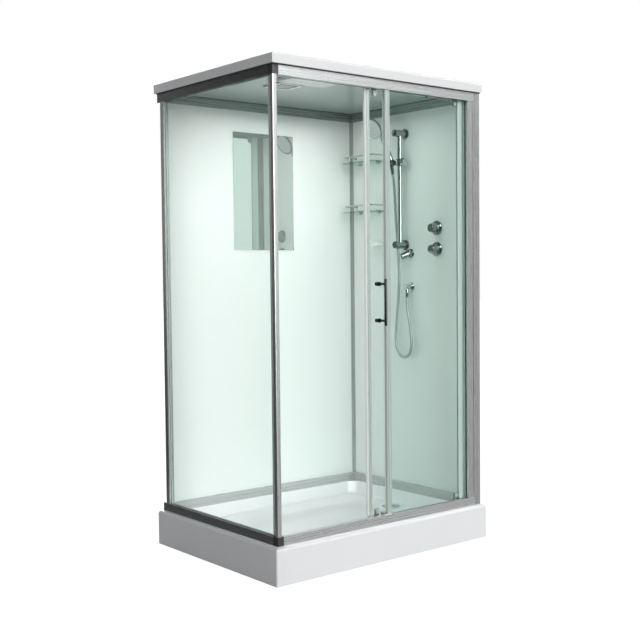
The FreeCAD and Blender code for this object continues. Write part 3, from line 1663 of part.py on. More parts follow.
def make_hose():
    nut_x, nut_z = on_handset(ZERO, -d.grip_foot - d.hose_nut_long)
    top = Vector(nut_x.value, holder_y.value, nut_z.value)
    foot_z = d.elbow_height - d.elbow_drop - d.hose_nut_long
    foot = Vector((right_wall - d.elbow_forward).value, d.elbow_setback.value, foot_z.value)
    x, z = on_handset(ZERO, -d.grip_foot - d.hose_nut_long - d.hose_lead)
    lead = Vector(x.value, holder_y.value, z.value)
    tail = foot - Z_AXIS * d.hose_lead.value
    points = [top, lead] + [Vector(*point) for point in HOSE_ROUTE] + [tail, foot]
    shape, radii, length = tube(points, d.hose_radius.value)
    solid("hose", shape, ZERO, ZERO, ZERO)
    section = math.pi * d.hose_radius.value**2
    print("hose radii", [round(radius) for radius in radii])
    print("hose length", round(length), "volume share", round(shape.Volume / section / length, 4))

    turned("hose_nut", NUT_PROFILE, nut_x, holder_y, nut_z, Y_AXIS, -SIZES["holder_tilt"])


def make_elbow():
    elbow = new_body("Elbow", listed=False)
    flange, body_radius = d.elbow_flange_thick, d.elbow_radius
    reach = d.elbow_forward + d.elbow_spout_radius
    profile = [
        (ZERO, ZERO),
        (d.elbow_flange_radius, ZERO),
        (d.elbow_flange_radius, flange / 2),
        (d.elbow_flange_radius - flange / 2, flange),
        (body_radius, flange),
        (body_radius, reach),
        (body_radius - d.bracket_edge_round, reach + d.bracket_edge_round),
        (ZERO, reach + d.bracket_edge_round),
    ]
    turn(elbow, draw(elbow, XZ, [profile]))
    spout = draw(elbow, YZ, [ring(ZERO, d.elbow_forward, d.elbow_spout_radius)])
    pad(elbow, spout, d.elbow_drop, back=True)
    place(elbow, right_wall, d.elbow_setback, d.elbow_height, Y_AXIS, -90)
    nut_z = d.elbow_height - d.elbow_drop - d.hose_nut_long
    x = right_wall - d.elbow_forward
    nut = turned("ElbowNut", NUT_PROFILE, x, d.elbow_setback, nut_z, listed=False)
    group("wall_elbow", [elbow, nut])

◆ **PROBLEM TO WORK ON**
Return every line exactly.

◆ **TASK RESULT**
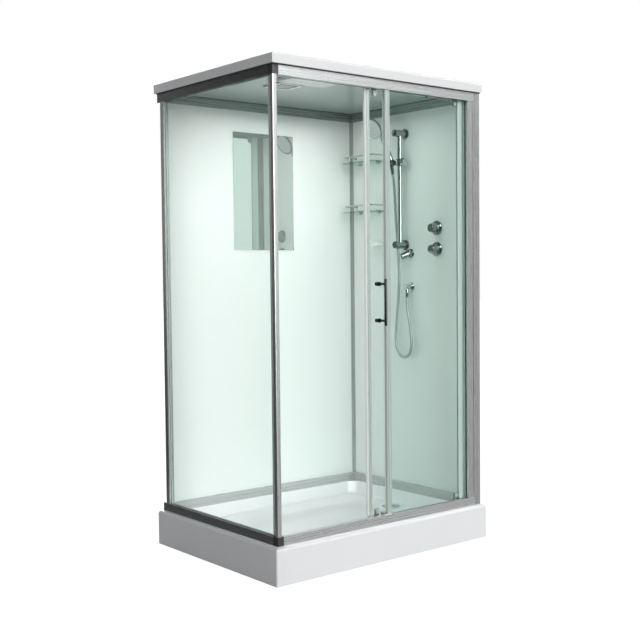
The FreeCAD and Blender code for this object continues. Write part 3, from line 1663 of part.py on. More parts follow.
def make_hose():
    nut_x, nut_z = on_handset(ZERO, -d.grip_foot - d.hose_nut_long)
    top = Vector(nut_x.value, holder_y.value, nut_z.value)
    foot_z = d.elbow_height - d.elbow_drop - d.hose_nut_long
    foot = Vector((right_wall - d.elbow_forward).value, d.elbow_setback.value, foot_z.value)
    x, z = on_handset(ZERO, -d.grip_foot - d.hose_nut_long - d.hose_lead)
    lead = Vector(x.value, holder_y.value, z.value)
    tail = foot - Z_AXIS * d.hose_lead.value
    points = [top, lead] + [Vector(*point) for point in HOSE_ROUTE] + [tail, foot]
    shape, radii, length = tube(points, d.hose_radius.value)
    solid("hose", shape, ZERO, ZERO, ZERO)
    section = math.pi * d.hose_radius.value**2
    print("hose radii", [round(radius) for radius in radii])
    print("hose length", round(length), "volume share", round(shape.Volume / section / length, 4))

    turned("hose_nut", NUT_PROFILE, nut_x, holder_y, nut_z, Y_AXIS, -SIZES["holder_tilt"])


def make_elbow():
    elbow = new_body("Elbow", listed=False)
    flange, body_radius = d.elbow_flange_thick, d.elbow_radius
    reach = d.elbow_forward + d.elbow_spout_radius
    profile = [
        (ZERO, ZERO),
        (d.elbow_flange_radius, ZERO),
        (d.elbow_flange_radius, flange / 2),
        (d.elbow_flange_radius - flange / 2, flange),
        (body_radius, flange),
        (body_radius, reach),
        (body_radius - d.bracket_edge_round, reach + d.bracket_edge_round),
        (ZERO, reach + d.bracket_edge_round),
    ]
    turn(elbow, draw(elbow, XZ, [profile]))
    spout = draw(elbow, YZ, [ring(ZERO, d.elbow_forward, d.elbow_spout_radius)])
    pad(elbow, spout, d.elbow_drop, back=True)
    place(elbow, right_wall, d.elbow_setback, d.elbow_height, Y_AXIS, -90)
    nut_z = d.elbow_height - d.elbow_drop - d.hose_nut_long
    x = right_wall - d.elbow_forward
    nut = turned("ElbowNut", NUT_PROFILE, x, d.elbow_setback, nut_z, listed=False)
    group("wall_elbow", [elbow, nut])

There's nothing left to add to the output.